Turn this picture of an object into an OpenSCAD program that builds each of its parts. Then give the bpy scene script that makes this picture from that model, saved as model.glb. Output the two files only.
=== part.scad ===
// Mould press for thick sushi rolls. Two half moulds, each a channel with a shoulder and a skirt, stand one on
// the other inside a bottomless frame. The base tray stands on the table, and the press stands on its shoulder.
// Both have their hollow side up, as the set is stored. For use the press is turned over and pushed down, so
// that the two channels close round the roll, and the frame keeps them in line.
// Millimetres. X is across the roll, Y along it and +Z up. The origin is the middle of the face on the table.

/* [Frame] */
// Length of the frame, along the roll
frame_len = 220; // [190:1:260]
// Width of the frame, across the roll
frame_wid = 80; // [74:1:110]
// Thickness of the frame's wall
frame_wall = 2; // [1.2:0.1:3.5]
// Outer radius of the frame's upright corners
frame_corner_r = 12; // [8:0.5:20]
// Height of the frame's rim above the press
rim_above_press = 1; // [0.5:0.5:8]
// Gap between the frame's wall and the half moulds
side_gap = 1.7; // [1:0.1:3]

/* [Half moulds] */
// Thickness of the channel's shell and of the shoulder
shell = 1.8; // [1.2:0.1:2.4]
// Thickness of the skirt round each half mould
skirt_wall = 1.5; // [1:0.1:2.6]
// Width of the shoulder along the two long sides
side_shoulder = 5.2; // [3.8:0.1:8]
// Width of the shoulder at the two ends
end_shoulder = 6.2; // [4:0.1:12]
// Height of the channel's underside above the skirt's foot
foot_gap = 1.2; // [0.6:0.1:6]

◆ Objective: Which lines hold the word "that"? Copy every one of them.

◆ Exercise output:
Turn this picture of an object into an OpenSCAD program that builds each of its parts. Then give the bpy scene script that makes this picture from that model, saved as model.glb. Output the two files only.
// that the two channels close round the roll, and the frame keeps them in line.